Exercise prompt:
Go through the listing below and gather every line with the word "More".

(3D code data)
— BEGIN —

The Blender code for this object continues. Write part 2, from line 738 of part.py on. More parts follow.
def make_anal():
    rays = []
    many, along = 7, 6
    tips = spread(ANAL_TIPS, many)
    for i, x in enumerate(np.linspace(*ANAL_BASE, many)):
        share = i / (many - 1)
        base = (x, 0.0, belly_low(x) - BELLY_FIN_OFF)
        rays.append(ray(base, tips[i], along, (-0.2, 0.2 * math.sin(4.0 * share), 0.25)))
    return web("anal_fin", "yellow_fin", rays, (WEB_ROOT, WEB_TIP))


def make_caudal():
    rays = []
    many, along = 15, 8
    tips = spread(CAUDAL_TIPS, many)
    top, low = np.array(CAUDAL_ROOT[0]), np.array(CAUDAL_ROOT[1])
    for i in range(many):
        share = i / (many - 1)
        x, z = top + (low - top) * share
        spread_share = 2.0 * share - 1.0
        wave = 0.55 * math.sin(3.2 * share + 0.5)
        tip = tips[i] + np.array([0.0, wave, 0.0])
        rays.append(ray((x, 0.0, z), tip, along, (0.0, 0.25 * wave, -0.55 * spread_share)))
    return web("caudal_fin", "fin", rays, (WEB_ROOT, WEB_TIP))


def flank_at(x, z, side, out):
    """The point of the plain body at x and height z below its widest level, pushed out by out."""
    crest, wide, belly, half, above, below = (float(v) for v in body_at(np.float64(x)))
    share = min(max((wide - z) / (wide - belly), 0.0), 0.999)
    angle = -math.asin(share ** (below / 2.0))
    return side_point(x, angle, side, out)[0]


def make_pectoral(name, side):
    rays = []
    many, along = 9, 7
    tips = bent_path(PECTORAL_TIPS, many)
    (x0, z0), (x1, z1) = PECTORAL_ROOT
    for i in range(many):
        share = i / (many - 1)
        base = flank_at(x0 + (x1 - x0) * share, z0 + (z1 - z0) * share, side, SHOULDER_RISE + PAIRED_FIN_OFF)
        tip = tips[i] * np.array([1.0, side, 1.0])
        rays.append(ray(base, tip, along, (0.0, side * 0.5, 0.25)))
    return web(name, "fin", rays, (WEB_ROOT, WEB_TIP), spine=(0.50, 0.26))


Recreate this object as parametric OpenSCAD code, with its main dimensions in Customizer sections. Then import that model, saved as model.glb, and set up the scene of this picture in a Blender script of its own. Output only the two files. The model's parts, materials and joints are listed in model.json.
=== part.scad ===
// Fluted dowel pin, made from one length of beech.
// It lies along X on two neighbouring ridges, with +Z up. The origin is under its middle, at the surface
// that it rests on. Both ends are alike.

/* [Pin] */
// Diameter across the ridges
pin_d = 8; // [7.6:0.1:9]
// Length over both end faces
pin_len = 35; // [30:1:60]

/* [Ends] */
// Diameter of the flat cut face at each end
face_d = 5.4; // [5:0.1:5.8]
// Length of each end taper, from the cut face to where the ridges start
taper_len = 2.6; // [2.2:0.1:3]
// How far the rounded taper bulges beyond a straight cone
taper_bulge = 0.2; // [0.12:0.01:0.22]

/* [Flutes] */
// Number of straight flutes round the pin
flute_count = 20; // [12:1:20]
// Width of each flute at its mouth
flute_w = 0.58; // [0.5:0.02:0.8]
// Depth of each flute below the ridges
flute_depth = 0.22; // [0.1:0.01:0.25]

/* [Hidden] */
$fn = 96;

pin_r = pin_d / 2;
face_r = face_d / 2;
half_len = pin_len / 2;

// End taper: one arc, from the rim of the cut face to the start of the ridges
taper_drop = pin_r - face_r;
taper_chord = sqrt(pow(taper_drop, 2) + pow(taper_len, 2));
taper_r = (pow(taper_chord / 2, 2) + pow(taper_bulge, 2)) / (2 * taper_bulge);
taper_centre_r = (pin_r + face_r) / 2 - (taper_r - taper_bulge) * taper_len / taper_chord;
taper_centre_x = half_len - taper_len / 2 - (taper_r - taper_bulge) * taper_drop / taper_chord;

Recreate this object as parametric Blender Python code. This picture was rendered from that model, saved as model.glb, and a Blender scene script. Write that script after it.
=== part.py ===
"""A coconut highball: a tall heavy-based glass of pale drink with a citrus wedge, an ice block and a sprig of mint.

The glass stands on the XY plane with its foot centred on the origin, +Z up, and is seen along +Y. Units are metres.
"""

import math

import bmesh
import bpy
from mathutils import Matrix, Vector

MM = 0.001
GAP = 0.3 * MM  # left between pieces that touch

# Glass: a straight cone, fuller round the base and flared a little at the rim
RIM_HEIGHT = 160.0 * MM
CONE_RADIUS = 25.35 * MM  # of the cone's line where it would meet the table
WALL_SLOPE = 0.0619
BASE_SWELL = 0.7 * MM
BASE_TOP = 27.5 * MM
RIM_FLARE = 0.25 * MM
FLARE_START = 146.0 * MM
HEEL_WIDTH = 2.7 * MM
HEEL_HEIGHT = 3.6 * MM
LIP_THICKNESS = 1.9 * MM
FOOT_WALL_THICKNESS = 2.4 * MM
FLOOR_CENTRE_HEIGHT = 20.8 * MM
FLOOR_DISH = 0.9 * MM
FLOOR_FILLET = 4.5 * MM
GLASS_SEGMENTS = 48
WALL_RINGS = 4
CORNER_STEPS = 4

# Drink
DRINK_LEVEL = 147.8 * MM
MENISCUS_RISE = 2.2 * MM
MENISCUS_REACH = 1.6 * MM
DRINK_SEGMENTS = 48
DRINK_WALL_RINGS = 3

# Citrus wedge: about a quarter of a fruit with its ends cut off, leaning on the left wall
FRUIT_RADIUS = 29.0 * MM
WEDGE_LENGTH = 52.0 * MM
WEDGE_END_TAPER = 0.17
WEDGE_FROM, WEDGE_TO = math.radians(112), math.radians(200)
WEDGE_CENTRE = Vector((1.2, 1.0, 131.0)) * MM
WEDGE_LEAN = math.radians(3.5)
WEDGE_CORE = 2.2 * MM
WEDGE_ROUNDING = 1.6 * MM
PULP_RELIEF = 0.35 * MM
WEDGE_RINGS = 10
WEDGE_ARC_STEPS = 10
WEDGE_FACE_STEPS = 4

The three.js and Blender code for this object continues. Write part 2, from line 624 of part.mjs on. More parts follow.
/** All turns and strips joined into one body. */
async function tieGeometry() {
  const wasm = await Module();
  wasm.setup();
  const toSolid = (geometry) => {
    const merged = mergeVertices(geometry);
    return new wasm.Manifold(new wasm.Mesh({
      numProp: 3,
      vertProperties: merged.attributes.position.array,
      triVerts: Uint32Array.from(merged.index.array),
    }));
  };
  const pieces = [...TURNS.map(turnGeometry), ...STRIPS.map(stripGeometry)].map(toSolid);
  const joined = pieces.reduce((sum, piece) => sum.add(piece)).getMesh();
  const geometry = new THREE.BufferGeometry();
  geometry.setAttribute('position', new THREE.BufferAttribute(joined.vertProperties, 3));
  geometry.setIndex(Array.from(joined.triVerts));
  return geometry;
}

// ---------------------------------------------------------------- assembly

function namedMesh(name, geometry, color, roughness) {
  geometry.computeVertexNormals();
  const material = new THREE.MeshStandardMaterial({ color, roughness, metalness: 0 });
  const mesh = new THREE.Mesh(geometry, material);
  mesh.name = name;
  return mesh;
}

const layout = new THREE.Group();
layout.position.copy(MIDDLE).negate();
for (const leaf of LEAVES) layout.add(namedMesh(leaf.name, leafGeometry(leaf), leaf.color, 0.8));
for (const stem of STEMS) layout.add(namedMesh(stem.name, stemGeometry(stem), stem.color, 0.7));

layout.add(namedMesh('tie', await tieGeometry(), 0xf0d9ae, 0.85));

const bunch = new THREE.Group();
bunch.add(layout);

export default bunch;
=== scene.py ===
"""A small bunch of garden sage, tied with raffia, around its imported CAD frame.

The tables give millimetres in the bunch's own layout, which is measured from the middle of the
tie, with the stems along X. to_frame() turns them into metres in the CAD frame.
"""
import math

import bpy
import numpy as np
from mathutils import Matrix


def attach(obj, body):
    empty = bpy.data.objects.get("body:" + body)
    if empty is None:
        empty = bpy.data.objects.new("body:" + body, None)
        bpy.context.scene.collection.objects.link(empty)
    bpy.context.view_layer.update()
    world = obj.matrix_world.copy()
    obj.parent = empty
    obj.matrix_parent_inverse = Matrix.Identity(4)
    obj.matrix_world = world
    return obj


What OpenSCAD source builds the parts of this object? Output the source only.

— END —

Task output:
The Blender code for this object continues. Write part 2, from line 738 of part.py on. More parts follow.
The three.js and Blender code for this object continues. Write part 2, from line 624 of part.mjs on. More parts follow.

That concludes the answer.